As the trend of urban infilling continues, public housing occupies large tracts of real estate that make developers salivate. Just down the road, Atlanta became a pioneer when it was the first major city in the United States to completely destroy all of its public housing, opening the way for the sort of radically invasive development Ellison fears. The Atlanta experiment has left the city with an unaccounted diaspora of its poor in the wake of its gentrification.

“That’s what gentrification is: displacement, displacing folks without sharing with them,” says Ellison.  

A nearly two-century history—much of it still living in the architecture, geography and culture—now faces what seems the implacable tide of transience. Students, whose concern for the area extends only to the few years of their stay, replace lifelong residents.

Thankfully, the county government has commemorated and preserved a great deal of the history. ACC is finishing up work on an access path to the Thunderbolts’ bunker. The historical walk in Dudley Park gives visitors a view through more than 200 years to the area’s European founding. The ongoing effort to preserve the R.E.M. steeple and the success in stopping the destruction of the Murmur trestle protect that component of East Athens history, too. But African American history is disappearing practically by the day, along with African Americans.
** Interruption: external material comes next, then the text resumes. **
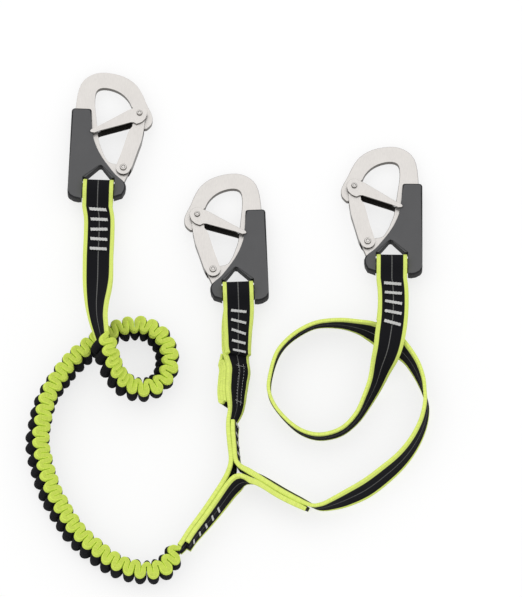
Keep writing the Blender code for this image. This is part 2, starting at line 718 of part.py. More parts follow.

Entire streets from a bygone era exist only as quiet, wooded indentations in the earth that wind almost imperceptibly through an increasingly forgetful neighborhood.

Ellison hopes the changes in East Athens will preserve the neighborhood’s character and not achieve the uniformity of suburban Atlanta. “I don’t think the trend will stop,” he says, “But I would love to see more inclusion of community in what’s happening in the area.”

Ellison’s best-case scenario? “I wish people could invest in a way to keep the neighborhood as a melting pot, to make the neighborhood more representative of the city itself. Because a lot can be done in the area to improve the lives of everybody.”